## Your task
Scan the following material for the string "scene" and copy each line in which it appears.

## Recorded information
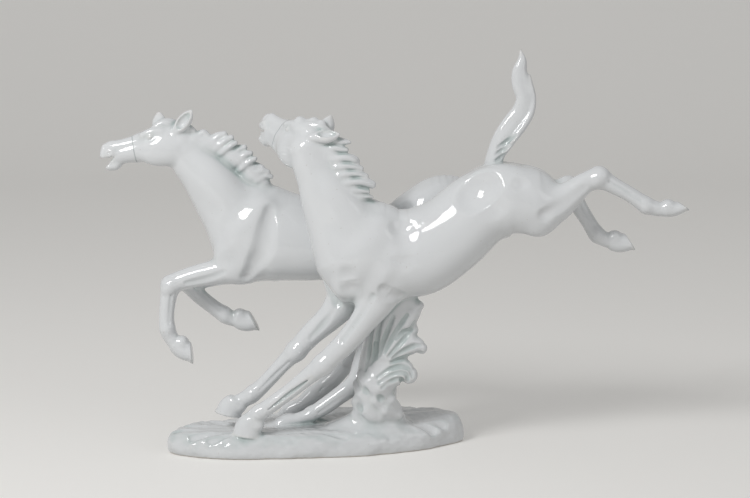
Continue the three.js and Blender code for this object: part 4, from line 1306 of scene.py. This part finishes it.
glazes = {
    "rock": glaze("rock_glaze", pooling_and_shade=1.0, tone=0.98, footed=True),
    "leaf": glaze("leaf_glaze", pooling_and_shade=1.0, tone=0.97),
    "body": glaze("horse_glaze", pooling_and_shade=0.8),
    "face": glaze("face_glaze", pooling_and_shade=0.8, lined=True),
    "hair": glaze("hair_glaze", pooling_and_shade=1.0, tone=0.985),
}
GLAZE_OF = {
    "plinth": "rock", "support_tuft": "leaf", "head": "face", "muzzle": "face", "mane": "hair",
    "forelock": "hair", "tail": "hair",
}

# Each casting becomes one glazed piece, in place of its part of the frame
for name in skin.owners:
    rows, faces = skin.casting(name, whole)
    used = np.unique(faces)
    rows = rows[used]
    faces = np.searchsorted(used, faces)
    mesh = bpy.data.meshes.new(f"{name}_glazed")
    mesh.from_pydata((rows[:, :3] * MM).tolist(), [], faces.tolist())
    mesh.polygons.foreach_set("use_smooth", [True] * len(mesh.polygons))
    mesh.normals_split_custom_set_from_vertices(rows[:, 3:6].tolist())
    kind = GLAZE_OF.get(name.split("horse_")[-1], "body")
    qualities = {"recess": rows[:, 6], "ridge": rows[:, 7]}
    if kind == "face":
        cuts = LUTING[name[:name.index("horse_") + 5]]
        qualities["line"] = beyond(rows[:, :3], cuts["at"], *cuts["muzzle"])
    for quality, values in qualities.items():
        mesh.attributes.new(quality, "FLOAT", "POINT").data.foreach_set("value", values)
    mesh.materials.append(glazes[kind])
    piece = bpy.data.objects.new(f"{name}_glazed", mesh)
    bpy.context.collection.objects.link(piece)
    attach(piece, "root")
    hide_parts(name)
    "rock_glaze" if kind in ("rock", "leaf") else "horse_glaze"


# The studio
# A pale sheet of paper that runs level under the figurine and curves up far behind it, one softbox
# at the upper left, a weak fill at the right, and an even grey room round them.

SHEET_HALF = 3.0
SHEET_FRONT = -2.6
CURVE_START = 1.5
CURVE_RADIUS = 0.9
CURVE_STEPS = 24
SHEET_TOP = 3.2
SHEET_COLOUR = (0.74, 0.73, 0.71, 1)
SHEET_GLOW = (0.2, 0.197, 0.19, 1)  # as it is seen, but not as it lights the figurine
DARK = (0, 0, 0, 1)

profile = [(SHEET_FRONT, 0.0)]
for step in range(CURVE_STEPS + 1):
    turn = math.pi / 2 * step / CURVE_STEPS
    back, up = CURVE_RADIUS * math.sin(turn), CURVE_RADIUS * (1 - math.cos(turn))
    profile.append((CURVE_START + back, up))
profile.append((CURVE_START + CURVE_RADIUS, SHEET_TOP))
points = [(hand * SHEET_HALF, y, z) for y, z in profile for hand in (-1, 1)]
faces = [(2 * i, 2 * i + 1, 2 * i + 3, 2 * i + 2) for i in range(len(profile) - 1)]
sheet_mesh = bpy.data.meshes.new("sheet")
sheet_mesh.from_pydata(points, [], faces)
sheet_mesh.polygons.foreach_set("use_smooth", [True] * len(sheet_mesh.polygons))
sheet = bpy.data.objects.new("sheet", sheet_mesh)
bpy.context.collection.objects.link(sheet)
paper = bpy.data.materials.new("paper")
paper.use_nodes = True
shader = paper.node_tree.nodes["Principled BSDF"]
rays = paper.node_tree.nodes.new("ShaderNodeLightPath")
seen, mirrored_in_glaze, seen_through = (
    Value(paper.node_tree, rays.outputs[kind])
    for kind in ("Is Camera Ray", "Is Glossy Ray", "Is Transmission Ray")
)
tint = (seen + mirrored_in_glaze + seen_through).mixed(DARK, SHEET_GLOW)
paper.node_tree.links.new(tint.socket, shader.inputs["Emission Color"])
shader.inputs["Emission Strength"].default_value = 1
shader.inputs["Base Color"].default_value = SHEET_COLOUR
shader.inputs["Roughness"].default_value = 0.8
shader.inputs["Specular IOR Level"].default_value = 0.2
sheet_mesh.materials.append(paper)


def softbox(name, place, aim, size, power):
    """A rectangular lamp, turned to what it lights."""
    light = bpy.data.lights.new(name, "AREA")
    light.shape = "RECTANGLE"
    light.size, light.size_y = size
    light.energy = power
    lamp = bpy.data.objects.new(name, light)
    lamp.location = place
    lamp.rotation_euler = (Vector(aim) - Vector(place)).to_track_quat("-Z", "Y").to_euler()
    bpy.context.collection.objects.link(lamp)


MIDDLE = (0.04, 0, 0.12)
softbox("softbox", (-0.75, -0.95, 1.05), aim=MIDDLE, size=(0.4, 0.5), power=12)
softbox("fill", (1.1, -0.9, 0.6), aim=MIDDLE, size=(0.8, 0.8), power=2)
ROOM_GREY = (0.5, 0.5, 0.5, 1)
ROOM_LIGHT = 0.66
world = bpy.context.scene.world or bpy.data.worlds.new("studio")
bpy.context.scene.world = world
world.use_nodes = True
room = world.node_tree.nodes["Background"]
room.inputs["Color"].default_value = ROOM_GREY
room.inputs["Strength"].default_value = ROOM_LIGHT
bpy.context.scene.view_settings.view_transform = "Standard"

## Written answer
Continue the three.js and Blender code for this object: part 4, from line 1306 of scene.py. This part finishes it.
world = bpy.context.scene.world or bpy.data.worlds.new("studio")
bpy.context.scene.world = world
bpy.context.scene.view_settings.view_transform = "Standard"